New York Jets Suffer Black-and-Gold Blitzkrieg: Scott Soshnick - Businessweek
Lay this loss, New York’s second straight AFC title game disappointment, on the ballyhooed defense, the brain trust of the coach who likes to tell the world just how good his guys are. Winning works, too.

"We played a good half. We just didn’t play a good game," was the verbal autopsy from Ryan, who, insert yawn here, began boasting of better things to come next season. "If you plan on beating them, you better put four quarters together. We didn’t do that."

The Steelers accumulated 135 rushing yards in the first half against a defense that prides itself on bullying. Well, the bully got popped in the mouth.

Rex Ryan's defense can't stop Steelers when Jets coach trusts unit on coin toss, game's final drive
Remember how the Jets kept telling everybody all week that they were ready, screaming how they can't wait for their championship moment? Somehow, the Jets' defense required the entire first half before an alarm rang. By then it was simply too late.

"It goes back to basics, and basics is tackling," said nose tackle Sione Pouha. "I didn't do my job. We didn't get it done, and the most heartbreaking thing now is knowing this locker room is never going to be the same."

Brian Schottenheimer lacks sense of urgency as play-calling dooms Jets on Steelers' goal-line stand
So many times this season Schottenheimer's play-calling had been perplexing. In the biggest spot of the season, he forgot what the Jets do best. "Well, we tried to score," Ryan said. "That team right there is pretty tough. But, obviously they made some good plays on us. You don't design any play to fail."

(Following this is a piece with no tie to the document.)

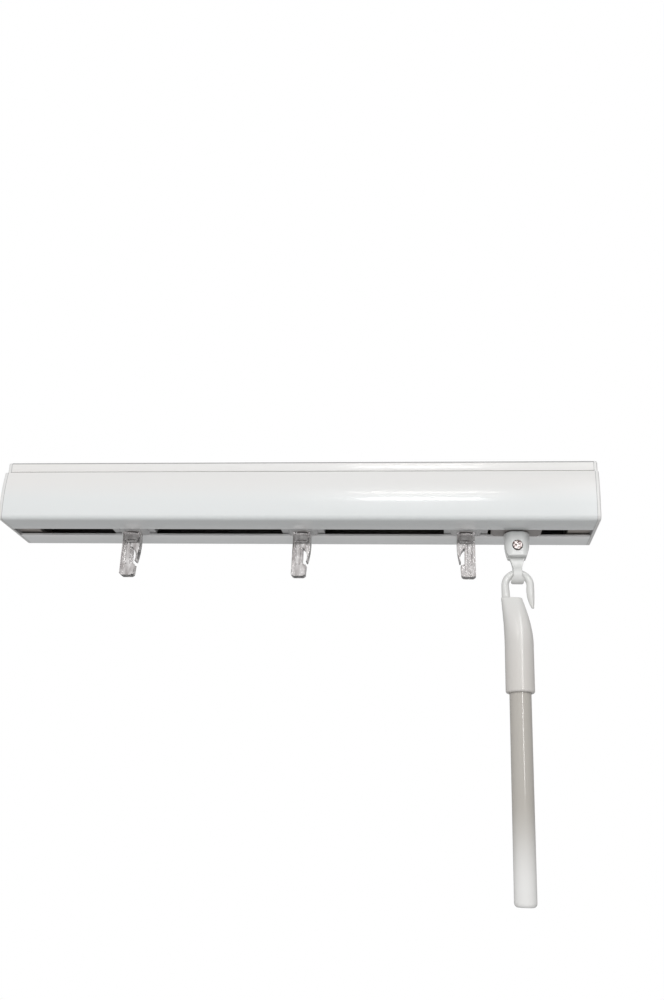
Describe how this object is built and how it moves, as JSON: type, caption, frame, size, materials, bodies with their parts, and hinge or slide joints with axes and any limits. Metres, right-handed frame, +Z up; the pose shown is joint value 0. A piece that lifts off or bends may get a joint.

NFL Playoffs: New York Jets' inability to score TD from 2 yards out was unacceptable - ESPN New York
The New York Jets couldn't make two yards in four plays, and they ended up six feet under.

You could almost hear the angry mob, screaming for Brian Schottenheimer's head. The second-guessers will be screaming long into the offseason because of what transpired at the Pittsburgh Steelers' goal line with under eight minutes to play Sunday night in the AFC Championship Game at Heinz Field.

Schottenheimer's play calling over the four-play sequence was questionable, and it loomed large in the Jets' crushing 24-19 loss to the Steelers.

After Shonn Greene rushed for 1 yard, Schottenheimer called two straight pass plays from the 1-yard line -- a rollout to Dustin Keller and a quick slant to Santonio Holmes that hit linebacker LaMarr Woodley in the chest. On fourth down, Schottenheimer sent LaDainian Tomlinson into the line for no gain.

It was a brutal sequence. Instead of getting cute with a rollout to Keller, Schottenheimer should've sent the 230-pound Greene into the line again. Moments earlier, he ran for 16 yards against a Pittsburgh run defense that was sucking wind.

Schottenheimer isn't going to get fired, which may disappoint a lot of Jets fans. Just the other day, Ryan was raving about Schottenheimer, calling him a future head-coaching star. Schottenheimer staged a late-season rally, as the Jets averaged 29 points over the previous five games. He doesn't deserve to get fired, but the goal-line sequence was inexcusable.

"It was really deflating," left guard Matt Slauson said. "It's really tough to take as an offensive line because we pride ourselves on that."

Except Schottenheimer took it out of the line's hands for those two pass plays.

Has Rex Ryan Set the Bar Too High? - NYTimes.com
If the Jets enter next season declaring that the only acceptable result is a trip to the Super Bowl, what happens if — goodness gracious! — they go back to the A.F.C. championship game again? And lose again?

Coaches have been fired for being persistently almost good enough. Marty Schottenheimer made a career out of it.

Ryan should get full credit for raising the expectations of his players, his staff and Jets fans. But he should also take note of what the Jets owner Woody Johnson said after Sunday’s loss.

“We had a great season,” Johnson said. “We got down to the final four. But it’s not good enough.”